Parsing Engine (PE): Whenever a user connects to Teradata, it actually establishes a connection with the Parsing Engine. As the diagram shows, a Parsing Engine is further divided into three components:
- Parser: A parser receives the user query and does the syntax of the submitted query. Next, the parser checks if the objects are present in the database or where the query is, making a reference to an invalid database object. Thirdly, it checks if the user who has requested the SQL query has the appropriate privileges or not; i.e., it does the Privileges Check. Lastly, the parser generates an SQL token and passes the control to the optimizer.

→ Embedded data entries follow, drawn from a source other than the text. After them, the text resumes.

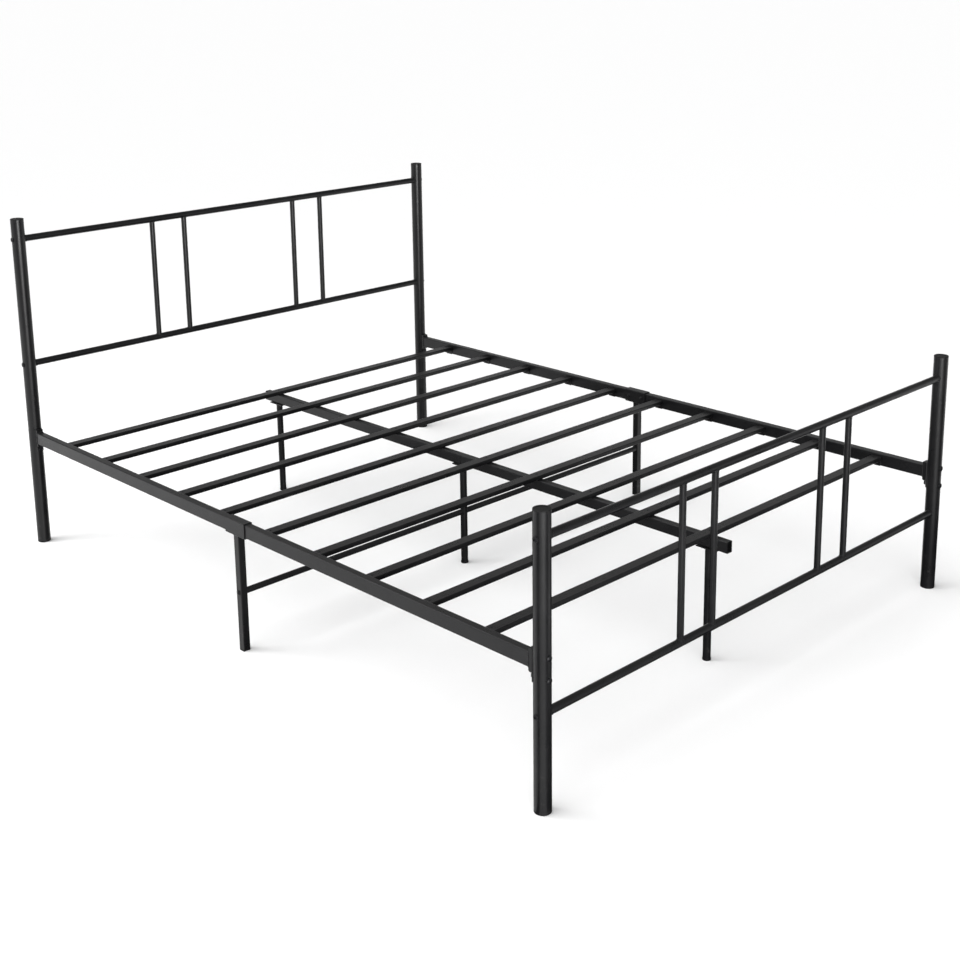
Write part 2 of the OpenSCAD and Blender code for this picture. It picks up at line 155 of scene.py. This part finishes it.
def powder_coat():
    """Satin black powder coat: orange peel, a fine grain, and marks from the floor."""
    material = bpy.data.materials.new("powder_coat_satin_black")
    tree = Tree(material)
    place = tree.add("ShaderNodeTexCoord").outputs["Object"]
    height = tree.add("ShaderNodeSeparateXYZ", {0: place}).outputs[2]
    grain = tree.noise(place, 4200, 2)
    peel = tree.noise(place, 620, 2, 0.45)
    colour = shades(tree, place, (0.0045, 0.0045, 0.005), (0.0075, 0.0075, 0.008), 7)
    speckle = tree.remap(grain, 0.6, 0.78, 0, 0.3)
    colour = tree.mix(speckle, colour, (0.02, 0.02, 0.0215, 1))
    colour = settled_dust(tree, place, colour, 0.035)
    near_floor = tree.remap(height, 0.02, 0.16, 1, 0)
    scuffs = tree.remap(tree.noise(place, 55, 6, 0.7), 0.58, 0.72, 0, 0.22)
    colour = tree.mix(tree.math("MULTIPLY", near_floor, scuffs), colour, (0.12, 0.115, 0.11, 1))
    roughness = tree.remap(tree.noise(place, 16, 4, 0.6), 0.3, 0.7, 0.27, 0.35)
    roughness = tree.math("ADD", roughness, tree.remap(grain, 0.3, 0.7, -0.04, 0.04))
    peel_bump = tree.add("ShaderNodeBump", {"Strength": 0.5, "Distance": 0.00006, "Height": peel})
    bump = tree.add("ShaderNodeBump", {"Strength": 0.3, "Distance": 0.000012, "Height": grain,
                                       "Normal": peel_bump.outputs[0]})
    shader = tree.add("ShaderNodeBsdfPrincipled",
                      {"Base Color": colour, "Roughness": roughness, "Normal": bump.outputs[0],
                       "Specular IOR Level": 0.25})
    tree.add("ShaderNodeOutputMaterial", {0: shader.outputs[0]})
    return material


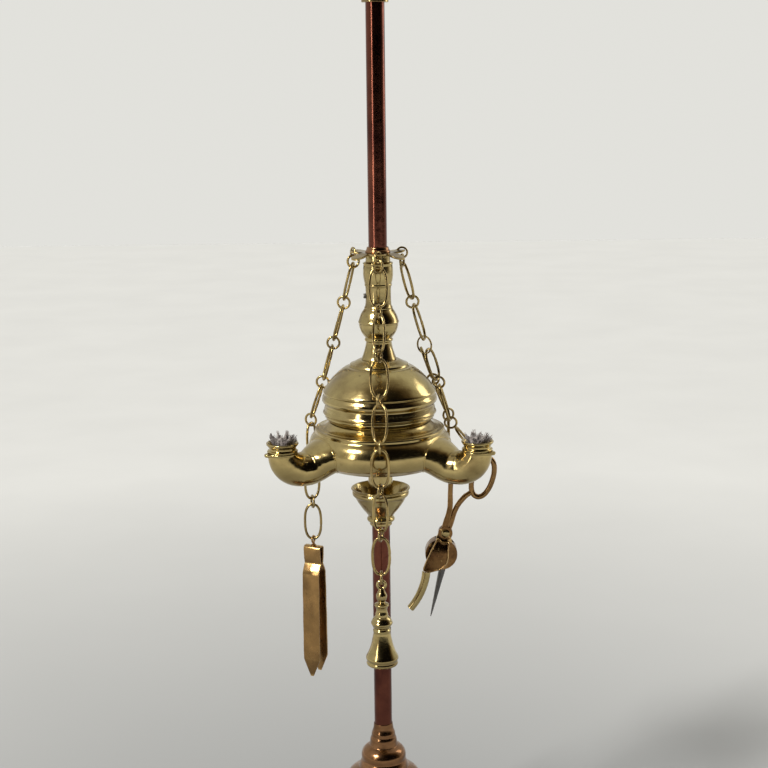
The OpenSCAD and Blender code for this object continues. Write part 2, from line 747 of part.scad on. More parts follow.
module trimmer_tail_chain() {
    u = finger_side - finger_bend_r * sin(tail_angle);
    w = finger_bend_up + finger_bend_r * cos(tail_angle);
    hooked = [rivet_x + u * cos(trimmer_lean) + w * sin(trimmer_lean), trimmer_y + half_lap,
        rivet_z + w * cos(trimmer_lean) - u * sin(trimmer_lean)];
    last_ring = in_row_frame(side_ring_2);
    first = toward(hooked, last_ring, ring_r - (finger_wire + ring_wire) / 2 - 2 * link_gap);
    second = toward(first, last_ring, 2 * ring_r - ring_wire - link_gap);
    near = toward(second, last_ring, ring_reach);
    far = toward(last_ring, first, ring_d / 2 + tail_gap + link_wire / 2);
    color("olive") {
        leaning_link(last_ring, first, first * 2 - last_ring, 60);
        leaning_link(last_ring, second, first, 150);
        link(far, near, 60);
    }
}

foot_shell();
foot_weight();
base_washer();
base_nut();
felt_pad();
pedestal();
rod();
finial();
ring_handle();
drip_cup();
reservoir_body();
font_tube();
spout(spout_angles[0]);  // spout_right
spout(spout_angles[1]);  // spout_left
spout(spout_angles[2]);  // spout_back
wick_cup(spout_angles[0]);  // wick_cup_right
wick_cup(spout_angles[1]);  // wick_cup_left
wick_cup(spout_angles[2]);  // wick_cup_back
wick(spout_angles[0]);  // wick_right
wick(spout_angles[1]);  // wick_left
wick(spout_angles[2]);  // wick_back
lid_dome();
neck_baluster();
set_screw();
crown_plate();
crown_rings();
crown_ferrule();
front_chain_upper();
front_chain_lower();
snuffer_bell();
left_chain_upper();
left_chain_lower();
tweezers_eye();
tweezers_head();
tweezers_leaf(-1);  // tweezers_leaf_front
tweezers_leaf(1);  // tweezers_leaf_back
right_chain_upper();
split_ring();
right_chain_lower();
trimmer_arm_left();
trimmer_cover();
trimmer_gouge();
trimmer_arm_right();
trimmer_box();
trimmer_spike();
trimmer_rivet();
trimmer_tail_chain();
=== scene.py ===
"""Three-spout oil lamp on a rod, with a snuffer, tweezers and a wick trimmer hanging on chains.

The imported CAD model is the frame. Each visible piece here is a finer mesh of one CAD node, in the same place.
Lengths are millimetres and angles are degrees, until as_mesh() turns them into metres.
"""
import json
import math
import random

import bmesh
import bpy
from mathutils import Matrix, Quaternion, Vector

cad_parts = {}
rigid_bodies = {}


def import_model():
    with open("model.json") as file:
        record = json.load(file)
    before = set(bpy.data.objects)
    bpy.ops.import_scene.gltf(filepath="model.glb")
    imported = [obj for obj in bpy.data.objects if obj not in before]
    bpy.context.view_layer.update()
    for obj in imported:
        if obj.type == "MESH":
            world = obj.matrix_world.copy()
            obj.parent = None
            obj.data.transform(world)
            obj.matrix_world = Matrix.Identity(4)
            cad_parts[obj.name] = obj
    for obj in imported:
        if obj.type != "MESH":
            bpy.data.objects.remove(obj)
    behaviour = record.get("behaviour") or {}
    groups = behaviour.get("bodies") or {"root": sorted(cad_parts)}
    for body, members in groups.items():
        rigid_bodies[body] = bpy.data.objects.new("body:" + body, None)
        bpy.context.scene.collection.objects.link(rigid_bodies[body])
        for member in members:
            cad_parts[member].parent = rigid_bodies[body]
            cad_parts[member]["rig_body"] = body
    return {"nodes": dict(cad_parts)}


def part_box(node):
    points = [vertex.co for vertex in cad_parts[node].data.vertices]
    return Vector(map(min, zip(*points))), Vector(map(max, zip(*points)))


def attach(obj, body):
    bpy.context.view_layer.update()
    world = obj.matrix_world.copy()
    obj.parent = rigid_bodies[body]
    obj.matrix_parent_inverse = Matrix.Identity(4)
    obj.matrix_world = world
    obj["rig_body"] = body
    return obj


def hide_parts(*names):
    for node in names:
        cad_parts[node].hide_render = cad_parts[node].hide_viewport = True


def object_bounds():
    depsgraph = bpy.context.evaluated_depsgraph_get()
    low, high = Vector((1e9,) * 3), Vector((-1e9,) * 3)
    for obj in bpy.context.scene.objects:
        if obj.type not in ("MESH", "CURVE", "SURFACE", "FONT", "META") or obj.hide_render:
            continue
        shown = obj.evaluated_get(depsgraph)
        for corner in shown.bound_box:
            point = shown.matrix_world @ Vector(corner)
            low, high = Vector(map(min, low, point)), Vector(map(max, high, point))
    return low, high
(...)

- Optimizer: Teradata’s optimizer is a cost-based optimizer. There are two inputs to the Optimizer: One is the SQL token from the parser and the second is the metadata information from the system. Based on these inputs, the optimizer will come up with different plans. Each plan has its own cost. Now, the obvious question arises: What is a cost? Cost is a summed up numeric value of the time to execute a plan and resources (CPU Cycle, Internal Resources) that will be used by the plan. A plan with the least cost is selected by the optimizer and sent to the dispatcher.
- Dispatcher: Dispatcher controls the sequence of the execution steps and passes the information received by the optimizer to the AMP through a Message Passing Layer.
Messaging Passing Layer (BYNET): As the name suggests, Message Passing layer (aka BYNET) is the networking layer in Teradata architecture which is responsible for the communication between other components. BYNET has both a physical component and a software component. BYNET’s physical component, called Enterprise Serial Bus, acts as a connector and the software component enables the communication. BYNET supports 3 kinds of communication viz. point-to-point, multi-cast and, broadcast communication.
- Point-to-Point Communication: Message is routed to a single AMP
- Multi-cast Communication: Message is routed to multiple AMPs
- Broadcast Communication: Message is routed to all AMPS
Parsing Engine dispatches the SQL queries to the AMPs (Access Module Amplifiers) through BYNET and AMPs return the result to the user through BYNET. In a Teradata system, there are always 2 BYNETs called BYNET 0 and BYNET 1. The reason there are two BYNETs in Teradata is that:
- If one BYNET fails, the other can ensure the communication between the PE and AMPS
- It increases the efficiency of the Teradata System as communication is faster between the PE and AMPs
AMP (Access Module Processor aka VProc): AMP stands for Access Module Processor and is also known as VProc (Virtual Processor). AMPs are basically the database execution engine and these are multiple in number. It listens to the Parsing Engine through the BYNET and returns the result set to the user through BYNET.
Each AMP in a Teradata system has its own memory disk attached to it called VDISK as shown in the architecture diagram previously referenced above. VDISK stores the data rows and Teradata splits a big table into multiple small subsets and distributes all rows to all VDISKs evenly. Thus, Each AMP manages a portion of the database and a portion of tables. Each AMP is responsible for managing and working with its own set of data and in this way the highest level of Parallelism is obtained. Each AMP works with its own VDISK and nothing (no data, no memory) is shared between the AMPs. This is known as Shared Nothing Architecture.
As we’ve now observed, the fundamental principle behind Teradata’s ability to ingest Petabyte scale data and process it at a high speed is what has made it a market leader for so many years. Understanding Teradata’s architecture is very important for Developers, Application Designers and Solution Architects alike to ensure efficient querying and to avoid issues like skewed distribution of data and spool space issues. Remember, to build a cost-effective, highly scalable and efficient application on Teradata, a solid understanding of its unique architecture is a must.